____ GIVEN DATA
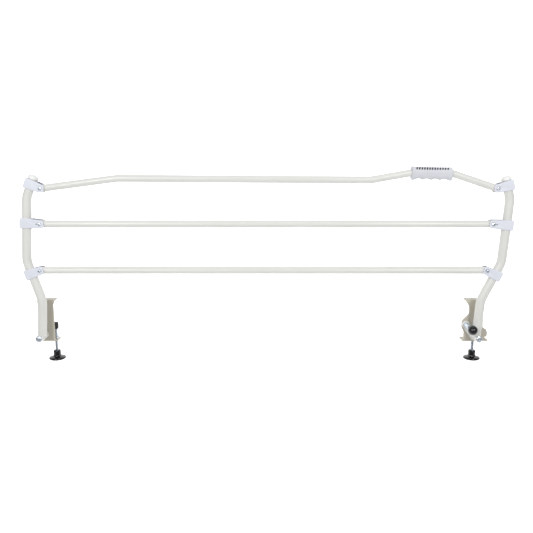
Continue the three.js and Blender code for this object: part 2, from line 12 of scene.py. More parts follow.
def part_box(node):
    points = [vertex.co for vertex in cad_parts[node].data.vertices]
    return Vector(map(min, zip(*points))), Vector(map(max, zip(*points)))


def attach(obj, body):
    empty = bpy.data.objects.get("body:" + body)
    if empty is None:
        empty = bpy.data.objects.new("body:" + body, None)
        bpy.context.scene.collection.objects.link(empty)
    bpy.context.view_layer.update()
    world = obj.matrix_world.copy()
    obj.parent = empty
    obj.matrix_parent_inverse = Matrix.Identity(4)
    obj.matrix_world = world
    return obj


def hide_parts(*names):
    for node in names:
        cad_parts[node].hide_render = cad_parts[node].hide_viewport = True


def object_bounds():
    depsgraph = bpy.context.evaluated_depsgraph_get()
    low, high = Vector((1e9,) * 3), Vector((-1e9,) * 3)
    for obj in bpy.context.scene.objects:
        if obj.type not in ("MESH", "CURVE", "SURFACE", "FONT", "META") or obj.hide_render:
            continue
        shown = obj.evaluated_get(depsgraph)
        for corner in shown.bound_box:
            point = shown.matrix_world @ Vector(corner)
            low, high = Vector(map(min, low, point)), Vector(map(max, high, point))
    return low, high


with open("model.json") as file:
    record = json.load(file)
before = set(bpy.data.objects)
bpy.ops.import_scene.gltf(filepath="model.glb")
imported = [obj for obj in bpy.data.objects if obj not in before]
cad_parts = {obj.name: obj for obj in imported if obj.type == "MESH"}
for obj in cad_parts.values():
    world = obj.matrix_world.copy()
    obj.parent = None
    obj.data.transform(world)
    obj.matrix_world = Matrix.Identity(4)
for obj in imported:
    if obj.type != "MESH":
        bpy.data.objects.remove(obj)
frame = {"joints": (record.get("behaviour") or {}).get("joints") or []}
________
- [TASK DIRECTIONS] Extract the listing in its entirety and repeat it exactly.

- [RESULT FOR THIS EXERCISE]
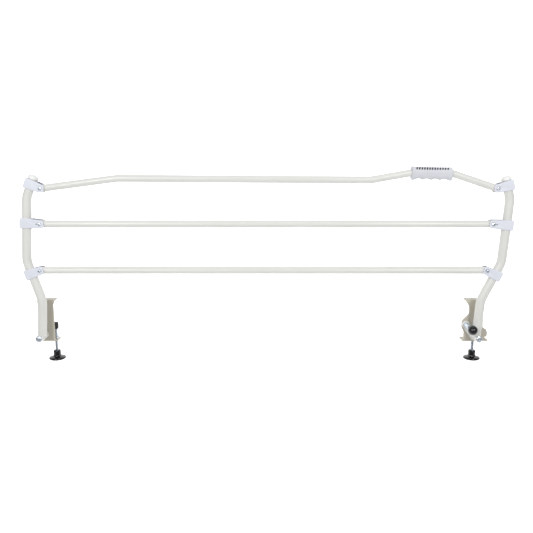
Continue the three.js and Blender code for this object: part 2, from line 12 of scene.py. More parts follow.
def part_box(node):
    points = [vertex.co for vertex in cad_parts[node].data.vertices]
    return Vector(map(min, zip(*points))), Vector(map(max, zip(*points)))


def attach(obj, body):
    empty = bpy.data.objects.get("body:" + body)
    if empty is None:
        empty = bpy.data.objects.new("body:" + body, None)
        bpy.context.scene.collection.objects.link(empty)
    bpy.context.view_layer.update()
    world = obj.matrix_world.copy()
    obj.parent = empty
    obj.matrix_parent_inverse = Matrix.Identity(4)
    obj.matrix_world = world
    return obj


def hide_parts(*names):
    for node in names:
        cad_parts[node].hide_render = cad_parts[node].hide_viewport = True


def object_bounds():
    depsgraph = bpy.context.evaluated_depsgraph_get()
    low, high = Vector((1e9,) * 3), Vector((-1e9,) * 3)
    for obj in bpy.context.scene.objects:
        if obj.type not in ("MESH", "CURVE", "SURFACE", "FONT", "META") or obj.hide_render:
            continue
        shown = obj.evaluated_get(depsgraph)
        for corner in shown.bound_box:
            point = shown.matrix_world @ Vector(corner)
            low, high = Vector(map(min, low, point)), Vector(map(max, high, point))
    return low, high


with open("model.json") as file:
    record = json.load(file)
before = set(bpy.data.objects)
bpy.ops.import_scene.gltf(filepath="model.glb")
imported = [obj for obj in bpy.data.objects if obj not in before]
cad_parts = {obj.name: obj for obj in imported if obj.type == "MESH"}
for obj in cad_parts.values():
    world = obj.matrix_world.copy()
    obj.parent = None
    obj.data.transform(world)
    obj.matrix_world = Matrix.Identity(4)
for obj in imported:
    if obj.type != "MESH":
        bpy.data.objects.remove(obj)
frame = {"joints": (record.get("behaviour") or {}).get("joints") or []}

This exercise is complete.